Concrete, Mosaic, and Memories
The raw material for the Hudson Art Bench was ideas. The bench was sculpted from the imaginations of 60 adults and kids, and what sits on the riverfront today contains something of everyone.
What sits there is a fish, arcing as if swimming or leaping. Its scales are mosaic – graphics of glass and tile – depicting memory and history, nature and people. And a checkerboard.
“Some of the images are sort of crude, and there is something so gentle and kind and sweet about that. It really is the perfect representation of this humble community,” says Daniel Selon, son of lead artist Lynn Jermal. “It was people taking a moment to think about the history of this place and represent it to the best of their ability.”

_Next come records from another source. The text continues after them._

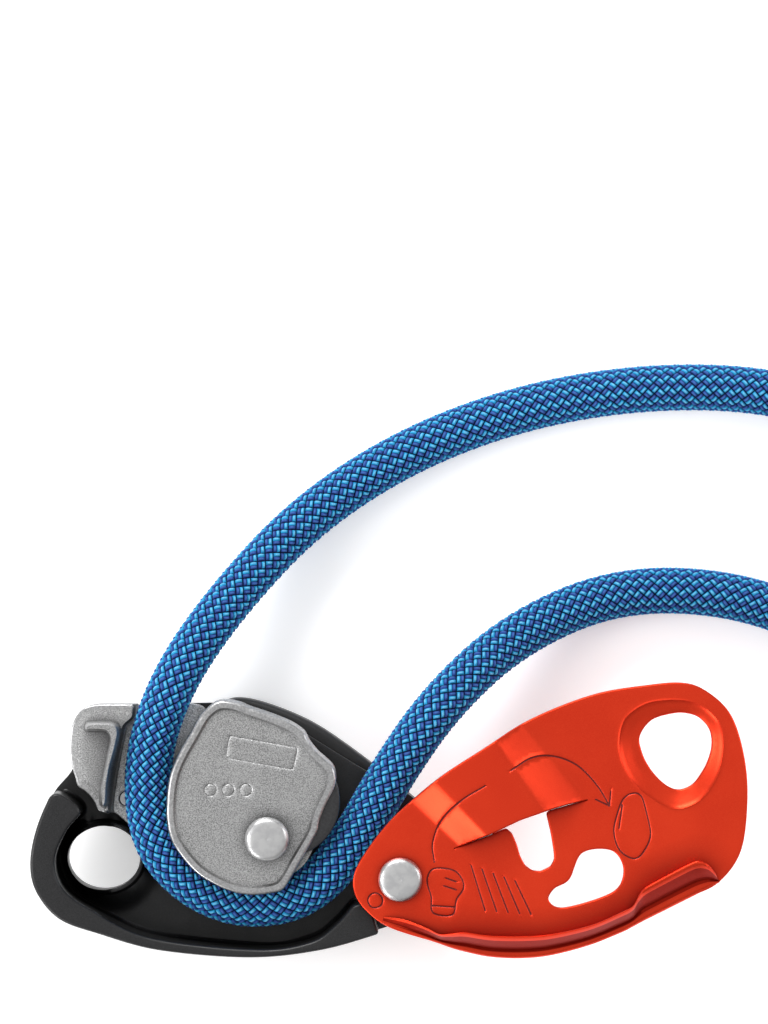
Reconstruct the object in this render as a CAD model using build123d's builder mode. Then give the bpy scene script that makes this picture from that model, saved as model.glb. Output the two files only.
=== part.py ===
from build123d import *
from math import atan2, cos, degrees, pi, radians, sin, tan
import os

os.makedirs("parts", exist_ok=True)

# ---------------------------------------------------------------------------
# Assisted-braking belay device, lying on the back of its folded handle with
# its moving side plate swung open and a rope threaded round the cam.
# Millimetres. +X along the opened device, +Y across it, +Z up through it.
# ---------------------------------------------------------------------------

# heights of the stack, from the floor up
Z_PLATE = 9.5             # back face of the fixed side plate
PLATE_WALL = 3.0          # its back wall
Z_RIM = 29.2              # top of the rim that stands round it
Z_LINER = Z_PLATE + PLATE_WALL
LINER = 2.0               # friction plate under the rope
Z_CAM = 14.8              # rear face of the cam
CAM_REAR = 2.4            # rear flange
Z_SKIRT = 27.7            # lower step of the front flange
Z_FLANGE = 28.2           # underside of the front flange
Z_FACE = 30.7             # front face of the cam
Z_COVER = 31.0            # underside of the moving side plate
SHEET = 2.0               # its thickness
Z_NECK = 30.9             # shoulder of the cam axle
Z_HEAD = 33.3             # underside of the rivet heads
HEAD = 2.2                # their height
BRIDGE_LIFT = 4.8         # how far the bridge stands over the moving plate

# pins and fits
RUN = 0.05                # running clearance on the radius
AXLE = (-25.1, -3.7)      # cam axle
AXLE_R = 4.0
NECK_R = 3.0
HEAD_R = 4.6
PIVOT = (2.8, -12.2)      # hinge of the moving side plate
PIVOT_R = 3.0
PIVOT_SINK_R = 4.8        # its countersunk foot
PIVOT_SINK = 1.6
POST_R = 6.5
BUSH_R = 5.0
RIVET_R = 1.5             # rivets of the friction plate
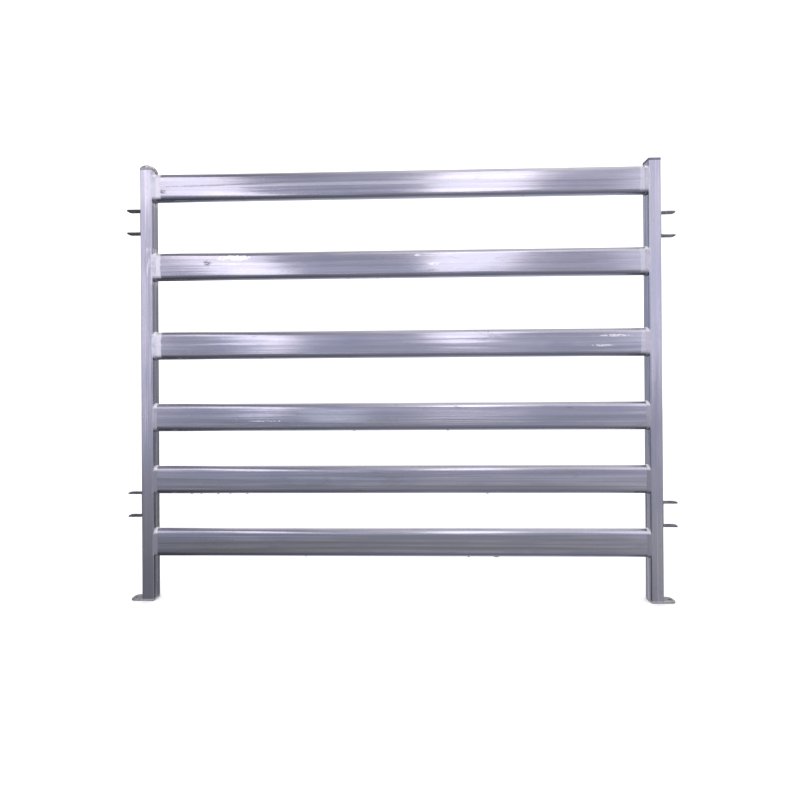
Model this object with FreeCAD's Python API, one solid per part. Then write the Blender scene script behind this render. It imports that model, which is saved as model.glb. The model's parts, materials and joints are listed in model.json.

‘Shut your eyes and keep smiling’
Selon says the project showcased his mother’s ability to organize the necessary materials and intentions, and then “let go.” She showed that art can succeed by being “open to many different hands and ideas coming in and carving and shaping what this thing will be.”
The mother, artist, wife and professor who led 60 Hudson citizens to new lifelong memories of creative cooperation and a sense of place passed away in 2012, at the age of fifty-nine.
The bench is home to many memories of Jemal, and is a monument to her trusting, positive spirit. “Shut your eyes and keep smiling and let things happen on its own, that’s her legacy,” Selon says.
The meaning of a community
The first thing that happened was the community explored many different options for the bench, says Liz Malaphany, director of Hudson’s Destination Imagination, a chapter of an international creative problem-solving program. “We brought kids together for workshops at The Phipps and went through a process of putting up all sorts of ideas, then narrowing it down. We decided we wanted to it be someplace where people would see it and use it, and have some meaning behind it.”
This process produced a bench that portrays the town and the participants’ sense of place, and also instills a strong feeling of pride. Young kids, teens, and adults learned how they could work together, no matter their age. The kids could contribute in many ways: some helped with design, others with building the cement structure, and still others with the mosaics that adorn it.
“Every time we go down there, they point out what they made,” says Malaphany. “The older kids were involved a lot more in constructing the cement structure, and it was very empowering to know they could be part of something that will be there a long time. ”
The images that are depicted on the bench in mosaic were picked out by the kids, and are a way for them to add their voice to the long history of the city and the river valley, Jermal’s son recalls.
“My mom taught about mosaics, and provided some historical research about the river valley, and then had kids pick out their favorite stories and images from history, or add to it, anything that was part of their history as the current occupants of Hudson and the river valley,” Selon says.
Seeing what’s special
After Malaphany and Anastasia Shartin from The Phipps organized a walking history tour of Hudson for the participants, Jermal got involved in historical research. The artist was drawn into researching Hudson’s history, says Malaphany, and spent a lot of time in the history room at the city’s library.
“She just kept returning to that history room,” says Malaphany. “When people start to learn things about the community they live in, it changes how they feel about that community. It’s important for people to look at where they are and see what’s special.”
In Hudson, what’s special includes its history, its river, a community full of ideas, and the legacy of artist, teacher, and mom Lynn Jermal.